> **SHORT EXERCISE**
Give back the whole listing exactly as shown.
---
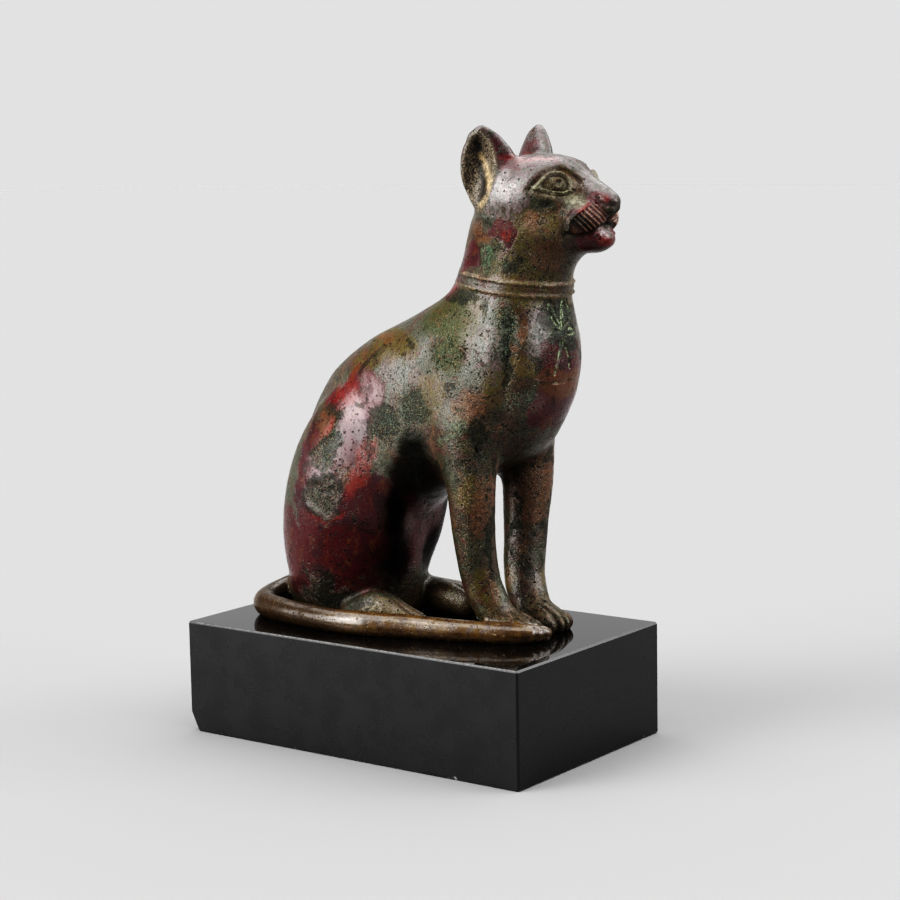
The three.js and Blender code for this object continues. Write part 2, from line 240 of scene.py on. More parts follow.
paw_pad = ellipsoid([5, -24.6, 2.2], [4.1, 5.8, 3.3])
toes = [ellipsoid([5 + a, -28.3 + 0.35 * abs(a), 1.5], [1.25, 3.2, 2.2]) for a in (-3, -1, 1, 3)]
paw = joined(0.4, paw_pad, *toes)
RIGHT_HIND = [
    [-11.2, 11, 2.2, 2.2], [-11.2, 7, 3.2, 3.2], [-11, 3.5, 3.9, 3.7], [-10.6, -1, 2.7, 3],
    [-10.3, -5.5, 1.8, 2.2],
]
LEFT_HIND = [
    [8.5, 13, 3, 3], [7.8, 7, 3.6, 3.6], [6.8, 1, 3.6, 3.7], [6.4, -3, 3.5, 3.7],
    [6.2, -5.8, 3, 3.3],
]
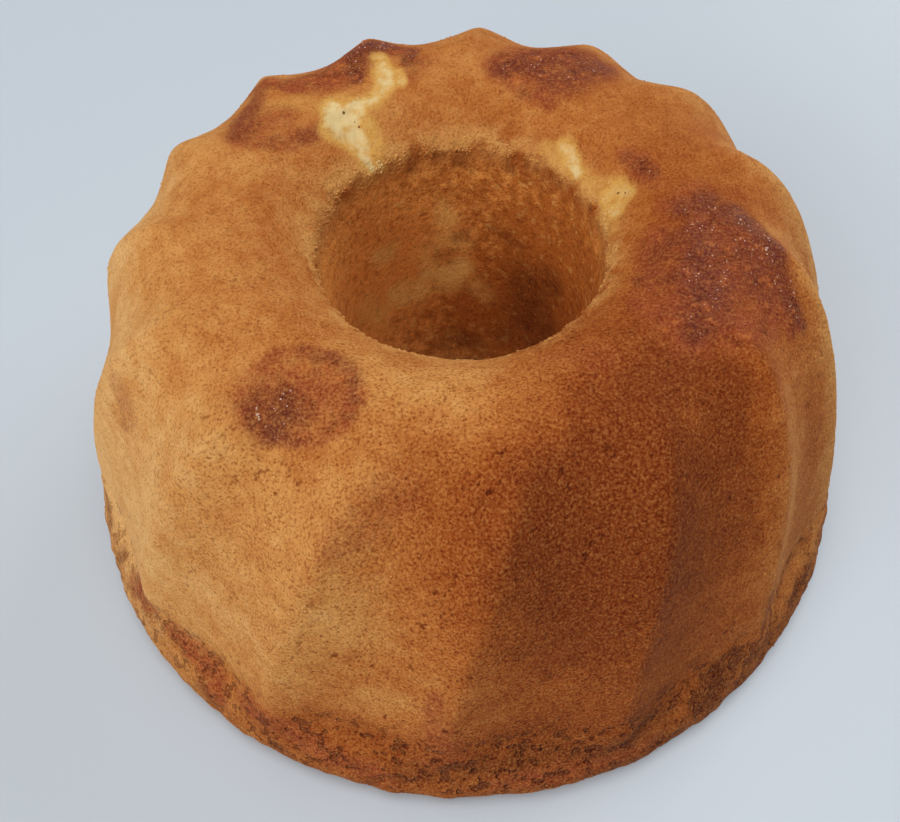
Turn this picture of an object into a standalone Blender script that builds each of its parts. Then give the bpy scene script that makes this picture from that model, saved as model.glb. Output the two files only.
---
> **RIGHT ANSWER**
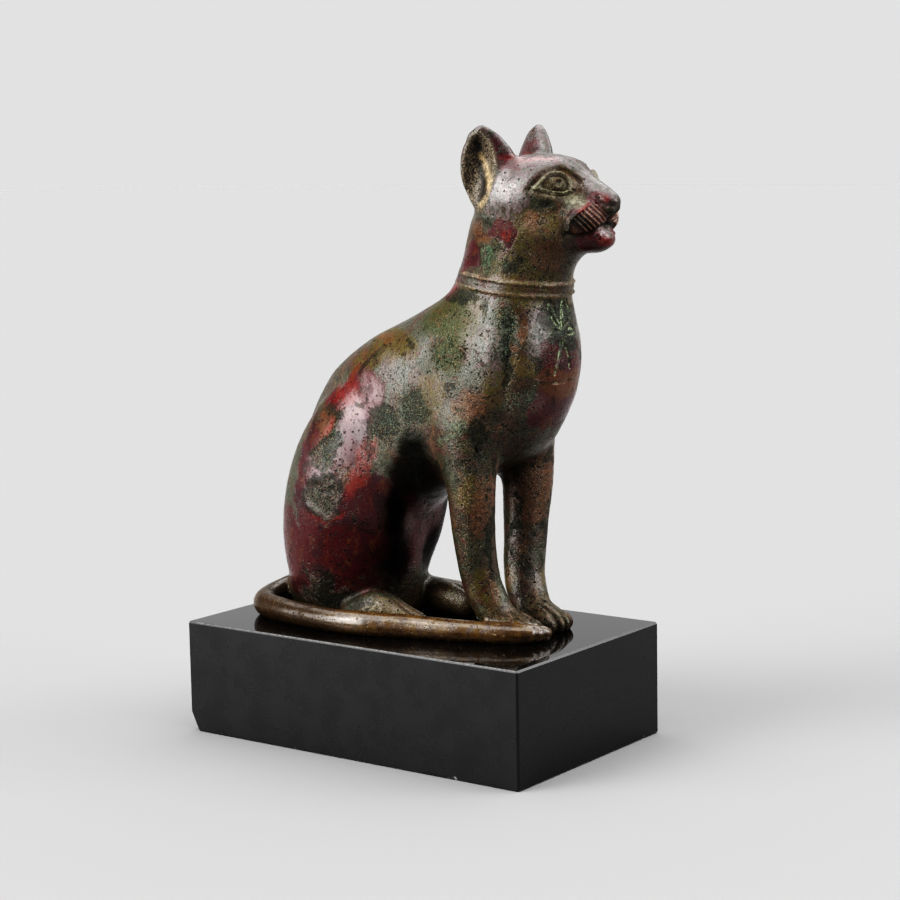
The three.js and Blender code for this object continues. Write part 2, from line 240 of scene.py on. More parts follow.
paw_pad = ellipsoid([5, -24.6, 2.2], [4.1, 5.8, 3.3])
toes = [ellipsoid([5 + a, -28.3 + 0.35 * abs(a), 1.5], [1.25, 3.2, 2.2]) for a in (-3, -1, 1, 3)]
paw = joined(0.4, paw_pad, *toes)
RIGHT_HIND = [
    [-11.2, 11, 2.2, 2.2], [-11.2, 7, 3.2, 3.2], [-11, 3.5, 3.9, 3.7], [-10.6, -1, 2.7, 3],
    [-10.3, -5.5, 1.8, 2.2],
]
LEFT_HIND = [
    [8.5, 13, 3, 3], [7.8, 7, 3.6, 3.6], [6.8, 1, 3.6, 3.7], [6.4, -3, 3.5, 3.7],
    [6.2, -5.8, 3, 3.3],
]
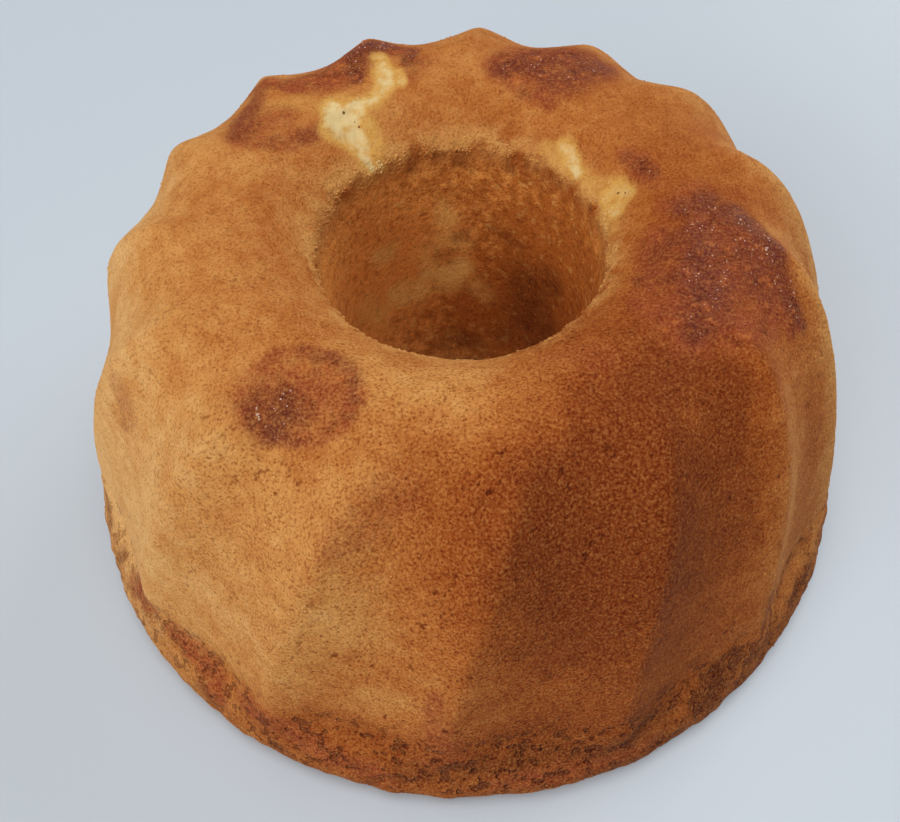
Turn this picture of an object into a standalone Blender script that builds each of its parts. Then give the bpy scene script that makes this picture from that model, saved as model.glb. Output the two files only.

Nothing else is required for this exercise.